* begin *

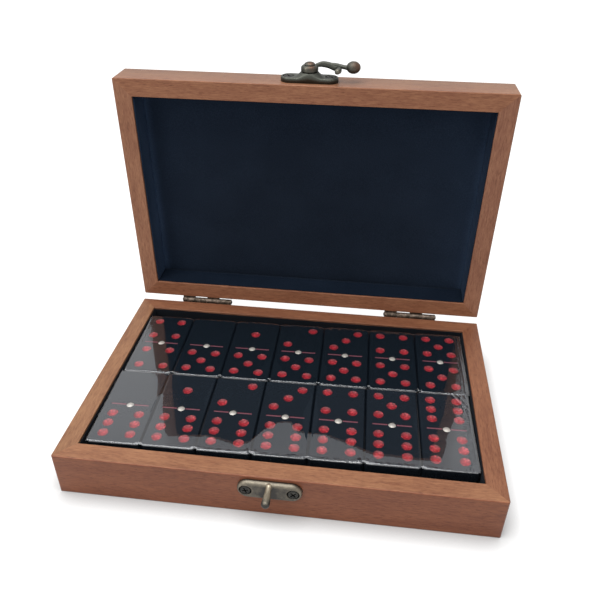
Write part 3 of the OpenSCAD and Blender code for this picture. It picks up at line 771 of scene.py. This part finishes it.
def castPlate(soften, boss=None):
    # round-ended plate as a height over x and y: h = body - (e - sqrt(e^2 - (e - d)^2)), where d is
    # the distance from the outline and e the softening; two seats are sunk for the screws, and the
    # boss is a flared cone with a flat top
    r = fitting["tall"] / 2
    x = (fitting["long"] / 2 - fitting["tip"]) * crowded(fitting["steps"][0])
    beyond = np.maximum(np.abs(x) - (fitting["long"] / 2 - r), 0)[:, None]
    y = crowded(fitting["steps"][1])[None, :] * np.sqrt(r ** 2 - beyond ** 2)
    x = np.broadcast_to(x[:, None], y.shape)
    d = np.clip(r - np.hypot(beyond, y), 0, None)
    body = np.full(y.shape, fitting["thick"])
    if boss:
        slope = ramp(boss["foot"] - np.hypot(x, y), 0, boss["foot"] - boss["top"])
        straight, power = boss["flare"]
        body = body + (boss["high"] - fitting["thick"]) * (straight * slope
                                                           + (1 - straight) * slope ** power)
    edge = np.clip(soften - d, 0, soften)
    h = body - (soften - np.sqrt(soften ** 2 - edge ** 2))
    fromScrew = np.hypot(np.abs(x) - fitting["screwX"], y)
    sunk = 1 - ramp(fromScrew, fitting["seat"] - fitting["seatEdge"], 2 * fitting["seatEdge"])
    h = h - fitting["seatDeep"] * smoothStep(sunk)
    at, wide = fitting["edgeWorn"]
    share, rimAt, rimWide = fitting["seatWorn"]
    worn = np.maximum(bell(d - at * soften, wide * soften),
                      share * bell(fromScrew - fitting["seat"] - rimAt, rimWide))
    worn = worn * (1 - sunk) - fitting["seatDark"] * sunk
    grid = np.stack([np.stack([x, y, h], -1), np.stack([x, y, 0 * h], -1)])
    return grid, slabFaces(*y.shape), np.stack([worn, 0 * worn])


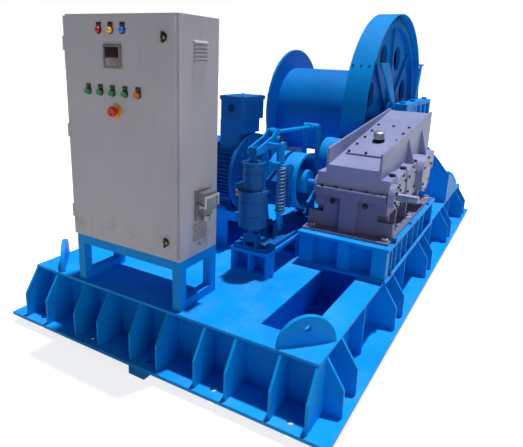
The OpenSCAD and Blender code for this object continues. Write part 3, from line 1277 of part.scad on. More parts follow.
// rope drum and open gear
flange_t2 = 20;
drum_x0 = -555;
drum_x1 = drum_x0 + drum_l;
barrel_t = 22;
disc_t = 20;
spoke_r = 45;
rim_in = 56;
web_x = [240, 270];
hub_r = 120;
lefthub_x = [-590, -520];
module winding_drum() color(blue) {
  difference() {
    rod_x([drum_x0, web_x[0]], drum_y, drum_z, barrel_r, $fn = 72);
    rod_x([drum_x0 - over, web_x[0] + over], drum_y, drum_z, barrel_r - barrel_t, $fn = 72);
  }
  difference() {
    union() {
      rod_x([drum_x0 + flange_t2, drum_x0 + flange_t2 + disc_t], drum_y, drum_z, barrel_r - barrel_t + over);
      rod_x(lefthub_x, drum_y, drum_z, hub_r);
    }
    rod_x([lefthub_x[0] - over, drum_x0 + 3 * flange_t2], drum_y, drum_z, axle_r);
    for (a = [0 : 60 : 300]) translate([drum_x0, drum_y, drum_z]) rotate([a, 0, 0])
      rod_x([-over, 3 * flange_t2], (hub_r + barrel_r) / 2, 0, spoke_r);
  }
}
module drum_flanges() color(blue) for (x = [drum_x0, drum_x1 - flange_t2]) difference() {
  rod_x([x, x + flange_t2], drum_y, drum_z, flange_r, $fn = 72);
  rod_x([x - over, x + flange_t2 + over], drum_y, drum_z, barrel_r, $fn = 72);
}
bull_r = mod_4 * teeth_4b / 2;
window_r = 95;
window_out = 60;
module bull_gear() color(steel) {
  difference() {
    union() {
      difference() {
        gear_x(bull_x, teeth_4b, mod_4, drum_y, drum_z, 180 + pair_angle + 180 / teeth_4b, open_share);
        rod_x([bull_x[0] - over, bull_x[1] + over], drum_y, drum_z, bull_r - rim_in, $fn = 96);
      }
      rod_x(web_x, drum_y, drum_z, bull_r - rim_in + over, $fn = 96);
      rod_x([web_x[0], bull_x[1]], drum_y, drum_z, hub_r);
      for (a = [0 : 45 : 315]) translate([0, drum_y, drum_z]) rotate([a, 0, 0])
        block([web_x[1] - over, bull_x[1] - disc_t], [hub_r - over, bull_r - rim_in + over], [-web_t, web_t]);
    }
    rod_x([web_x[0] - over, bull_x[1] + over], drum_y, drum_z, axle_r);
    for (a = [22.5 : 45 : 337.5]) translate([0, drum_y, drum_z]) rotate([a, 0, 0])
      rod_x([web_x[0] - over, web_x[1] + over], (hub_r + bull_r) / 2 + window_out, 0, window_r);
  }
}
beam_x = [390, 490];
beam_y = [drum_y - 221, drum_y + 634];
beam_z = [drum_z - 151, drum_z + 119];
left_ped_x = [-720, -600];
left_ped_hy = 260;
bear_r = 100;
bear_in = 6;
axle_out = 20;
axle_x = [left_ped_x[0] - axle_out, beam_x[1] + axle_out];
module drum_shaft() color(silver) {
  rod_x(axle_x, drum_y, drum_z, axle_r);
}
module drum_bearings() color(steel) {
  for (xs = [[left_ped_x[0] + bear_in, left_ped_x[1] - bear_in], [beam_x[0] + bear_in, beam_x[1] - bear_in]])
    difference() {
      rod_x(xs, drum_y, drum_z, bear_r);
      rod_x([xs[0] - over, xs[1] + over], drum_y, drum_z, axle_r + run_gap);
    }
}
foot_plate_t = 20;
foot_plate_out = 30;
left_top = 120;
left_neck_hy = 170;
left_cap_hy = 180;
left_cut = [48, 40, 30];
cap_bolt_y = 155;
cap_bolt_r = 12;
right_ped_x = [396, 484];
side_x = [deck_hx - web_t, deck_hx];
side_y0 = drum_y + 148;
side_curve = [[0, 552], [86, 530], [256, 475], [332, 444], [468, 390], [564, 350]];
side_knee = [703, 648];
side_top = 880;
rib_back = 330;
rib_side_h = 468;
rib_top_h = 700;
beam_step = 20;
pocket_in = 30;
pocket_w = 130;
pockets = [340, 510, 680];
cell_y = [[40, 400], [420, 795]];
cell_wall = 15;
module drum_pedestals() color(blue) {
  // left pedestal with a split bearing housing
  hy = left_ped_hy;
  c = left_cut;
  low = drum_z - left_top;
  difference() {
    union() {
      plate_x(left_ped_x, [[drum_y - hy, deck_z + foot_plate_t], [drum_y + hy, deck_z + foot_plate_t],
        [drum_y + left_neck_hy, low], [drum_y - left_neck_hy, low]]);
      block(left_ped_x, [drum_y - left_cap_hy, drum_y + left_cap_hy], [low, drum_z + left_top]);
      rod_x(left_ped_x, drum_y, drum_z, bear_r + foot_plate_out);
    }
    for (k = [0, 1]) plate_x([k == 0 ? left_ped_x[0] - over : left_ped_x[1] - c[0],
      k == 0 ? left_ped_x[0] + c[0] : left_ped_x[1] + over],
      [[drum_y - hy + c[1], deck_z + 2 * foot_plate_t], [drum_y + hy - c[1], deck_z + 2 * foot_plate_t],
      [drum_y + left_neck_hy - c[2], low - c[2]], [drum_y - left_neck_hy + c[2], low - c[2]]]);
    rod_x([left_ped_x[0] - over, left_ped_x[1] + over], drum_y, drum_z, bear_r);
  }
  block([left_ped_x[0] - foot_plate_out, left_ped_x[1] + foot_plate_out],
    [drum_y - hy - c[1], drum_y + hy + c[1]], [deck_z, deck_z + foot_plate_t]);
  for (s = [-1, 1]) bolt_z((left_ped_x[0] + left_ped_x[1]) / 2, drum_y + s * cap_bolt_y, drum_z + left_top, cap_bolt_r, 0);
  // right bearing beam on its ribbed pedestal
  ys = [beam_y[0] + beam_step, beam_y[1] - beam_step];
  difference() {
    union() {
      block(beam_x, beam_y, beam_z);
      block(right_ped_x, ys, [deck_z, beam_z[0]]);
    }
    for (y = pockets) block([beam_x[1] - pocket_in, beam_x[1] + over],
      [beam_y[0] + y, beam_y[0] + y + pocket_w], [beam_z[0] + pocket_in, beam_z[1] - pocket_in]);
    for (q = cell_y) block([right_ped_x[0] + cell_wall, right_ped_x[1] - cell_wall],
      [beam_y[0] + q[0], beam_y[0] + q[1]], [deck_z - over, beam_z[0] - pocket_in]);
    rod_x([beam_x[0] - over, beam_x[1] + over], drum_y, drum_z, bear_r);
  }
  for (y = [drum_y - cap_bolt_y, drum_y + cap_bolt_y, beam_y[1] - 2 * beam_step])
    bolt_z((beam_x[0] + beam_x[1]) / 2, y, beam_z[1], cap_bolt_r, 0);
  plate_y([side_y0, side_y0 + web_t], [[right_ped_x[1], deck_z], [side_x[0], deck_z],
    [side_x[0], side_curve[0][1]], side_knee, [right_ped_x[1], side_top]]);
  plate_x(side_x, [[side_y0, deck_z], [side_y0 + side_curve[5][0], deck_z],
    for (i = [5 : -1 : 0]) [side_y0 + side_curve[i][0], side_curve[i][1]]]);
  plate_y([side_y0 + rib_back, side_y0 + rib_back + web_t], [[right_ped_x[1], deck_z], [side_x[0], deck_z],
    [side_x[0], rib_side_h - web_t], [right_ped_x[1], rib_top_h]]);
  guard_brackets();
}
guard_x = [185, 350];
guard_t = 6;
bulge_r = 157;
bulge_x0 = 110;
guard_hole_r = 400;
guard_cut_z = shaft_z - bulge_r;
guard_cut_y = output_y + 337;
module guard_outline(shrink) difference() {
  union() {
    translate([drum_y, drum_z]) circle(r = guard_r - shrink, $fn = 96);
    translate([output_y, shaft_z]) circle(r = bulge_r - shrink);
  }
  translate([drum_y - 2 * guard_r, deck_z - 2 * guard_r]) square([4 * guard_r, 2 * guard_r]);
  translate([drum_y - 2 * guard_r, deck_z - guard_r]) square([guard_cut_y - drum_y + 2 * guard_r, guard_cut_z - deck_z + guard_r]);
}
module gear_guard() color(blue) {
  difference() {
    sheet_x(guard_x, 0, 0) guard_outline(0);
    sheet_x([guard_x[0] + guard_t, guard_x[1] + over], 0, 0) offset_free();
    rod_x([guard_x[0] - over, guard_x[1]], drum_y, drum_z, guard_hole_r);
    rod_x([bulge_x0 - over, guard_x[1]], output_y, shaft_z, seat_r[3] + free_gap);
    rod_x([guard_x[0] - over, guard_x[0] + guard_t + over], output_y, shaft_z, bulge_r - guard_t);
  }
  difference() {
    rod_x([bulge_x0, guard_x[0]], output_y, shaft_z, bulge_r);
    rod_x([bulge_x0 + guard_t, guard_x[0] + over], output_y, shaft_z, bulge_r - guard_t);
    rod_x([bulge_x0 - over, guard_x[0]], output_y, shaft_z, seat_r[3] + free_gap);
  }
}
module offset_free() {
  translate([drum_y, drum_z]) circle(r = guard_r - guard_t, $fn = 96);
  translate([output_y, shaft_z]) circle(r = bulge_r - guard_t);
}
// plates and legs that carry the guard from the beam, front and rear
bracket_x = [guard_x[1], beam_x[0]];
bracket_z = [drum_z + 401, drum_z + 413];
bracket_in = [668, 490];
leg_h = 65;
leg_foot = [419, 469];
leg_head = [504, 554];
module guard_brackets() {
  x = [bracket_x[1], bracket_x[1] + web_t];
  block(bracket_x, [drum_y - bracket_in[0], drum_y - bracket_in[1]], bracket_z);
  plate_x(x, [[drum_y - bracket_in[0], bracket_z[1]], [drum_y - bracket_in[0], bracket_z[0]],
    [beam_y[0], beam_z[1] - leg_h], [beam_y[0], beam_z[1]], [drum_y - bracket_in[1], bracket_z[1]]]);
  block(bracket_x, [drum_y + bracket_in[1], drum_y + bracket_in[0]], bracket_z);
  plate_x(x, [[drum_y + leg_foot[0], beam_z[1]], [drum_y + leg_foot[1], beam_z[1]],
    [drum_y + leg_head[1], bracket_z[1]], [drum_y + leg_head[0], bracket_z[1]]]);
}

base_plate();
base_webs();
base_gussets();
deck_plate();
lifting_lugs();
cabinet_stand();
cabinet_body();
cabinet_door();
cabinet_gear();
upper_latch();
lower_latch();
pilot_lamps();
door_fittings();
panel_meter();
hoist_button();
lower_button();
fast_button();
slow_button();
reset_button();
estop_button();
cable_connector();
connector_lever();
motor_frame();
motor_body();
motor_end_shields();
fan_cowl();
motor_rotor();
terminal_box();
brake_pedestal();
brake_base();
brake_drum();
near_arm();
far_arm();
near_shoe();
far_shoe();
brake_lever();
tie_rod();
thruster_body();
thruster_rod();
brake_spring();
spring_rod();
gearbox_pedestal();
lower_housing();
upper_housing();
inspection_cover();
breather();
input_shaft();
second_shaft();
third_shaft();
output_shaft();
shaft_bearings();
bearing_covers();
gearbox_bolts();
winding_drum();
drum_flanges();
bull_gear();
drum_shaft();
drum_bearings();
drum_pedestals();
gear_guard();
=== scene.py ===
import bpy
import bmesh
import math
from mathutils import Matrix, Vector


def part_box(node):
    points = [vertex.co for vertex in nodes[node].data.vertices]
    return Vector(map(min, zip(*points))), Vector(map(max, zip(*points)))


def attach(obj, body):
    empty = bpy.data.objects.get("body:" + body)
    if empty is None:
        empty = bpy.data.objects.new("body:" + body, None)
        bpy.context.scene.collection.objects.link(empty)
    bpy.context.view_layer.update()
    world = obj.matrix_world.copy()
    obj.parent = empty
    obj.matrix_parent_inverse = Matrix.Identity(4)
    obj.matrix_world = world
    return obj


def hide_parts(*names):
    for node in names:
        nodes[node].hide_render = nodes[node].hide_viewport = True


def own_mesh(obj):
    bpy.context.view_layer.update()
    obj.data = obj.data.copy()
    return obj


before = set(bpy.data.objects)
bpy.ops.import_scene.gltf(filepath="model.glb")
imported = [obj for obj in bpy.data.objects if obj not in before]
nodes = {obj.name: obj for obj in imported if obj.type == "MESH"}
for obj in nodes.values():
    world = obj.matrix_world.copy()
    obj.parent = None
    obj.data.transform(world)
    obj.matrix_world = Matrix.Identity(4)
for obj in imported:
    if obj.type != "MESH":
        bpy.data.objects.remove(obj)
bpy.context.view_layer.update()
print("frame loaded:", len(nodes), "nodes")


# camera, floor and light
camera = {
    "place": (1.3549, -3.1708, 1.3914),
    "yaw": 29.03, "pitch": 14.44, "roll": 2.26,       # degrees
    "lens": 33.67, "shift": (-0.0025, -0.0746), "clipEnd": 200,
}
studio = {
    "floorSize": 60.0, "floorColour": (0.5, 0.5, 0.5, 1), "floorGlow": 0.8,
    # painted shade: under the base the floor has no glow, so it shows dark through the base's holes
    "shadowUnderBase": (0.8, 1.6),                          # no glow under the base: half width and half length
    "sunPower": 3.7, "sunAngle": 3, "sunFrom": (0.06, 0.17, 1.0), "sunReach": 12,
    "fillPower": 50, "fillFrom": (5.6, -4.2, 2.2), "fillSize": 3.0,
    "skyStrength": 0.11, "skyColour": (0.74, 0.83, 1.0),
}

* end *

EXERCISE BRIEF:
In the entries above, how many lines contain the word "Identity"? Answer with the number only.

RIGHT ANSWER:
2